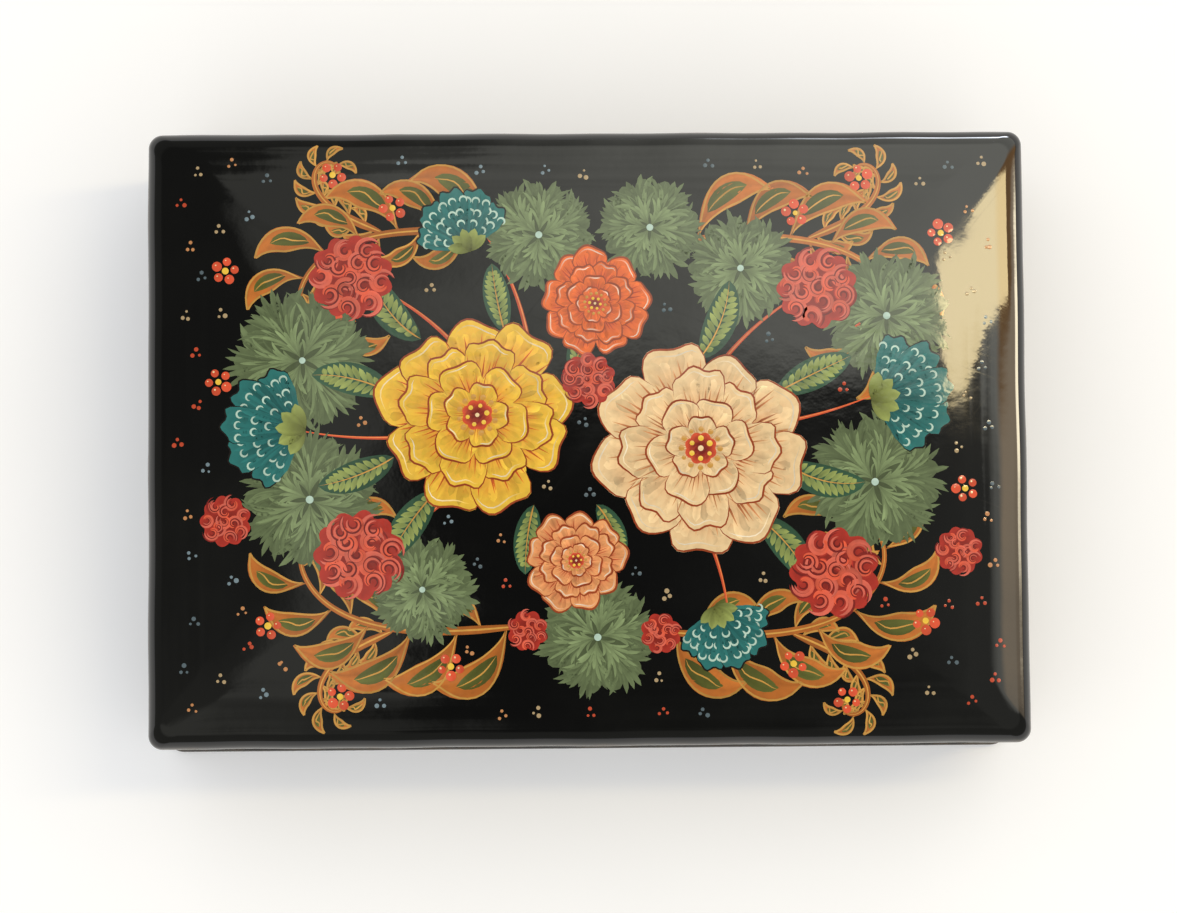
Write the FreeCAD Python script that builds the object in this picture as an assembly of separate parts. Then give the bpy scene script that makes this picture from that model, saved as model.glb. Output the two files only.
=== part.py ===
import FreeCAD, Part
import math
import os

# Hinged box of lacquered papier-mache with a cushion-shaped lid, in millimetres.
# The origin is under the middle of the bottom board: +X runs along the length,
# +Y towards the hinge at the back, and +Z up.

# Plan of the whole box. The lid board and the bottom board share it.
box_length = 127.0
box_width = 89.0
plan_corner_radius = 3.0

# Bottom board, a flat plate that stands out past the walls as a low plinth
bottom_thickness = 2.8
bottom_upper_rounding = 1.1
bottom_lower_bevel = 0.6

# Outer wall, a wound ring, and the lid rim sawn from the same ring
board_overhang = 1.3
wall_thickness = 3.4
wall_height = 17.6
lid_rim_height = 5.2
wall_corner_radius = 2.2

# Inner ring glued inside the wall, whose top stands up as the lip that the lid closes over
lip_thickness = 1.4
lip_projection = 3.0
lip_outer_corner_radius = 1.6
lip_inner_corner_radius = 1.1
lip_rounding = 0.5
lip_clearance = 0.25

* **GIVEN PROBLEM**
Point out every line holding the string "FreeCAD" and copy it.

* **THE OUTPUT**
Write the FreeCAD Python script that builds the object in this picture as an assembly of separate parts. Then give the bpy scene script that makes this picture from that model, saved as model.glb. Output the two files only.
import FreeCAD, Part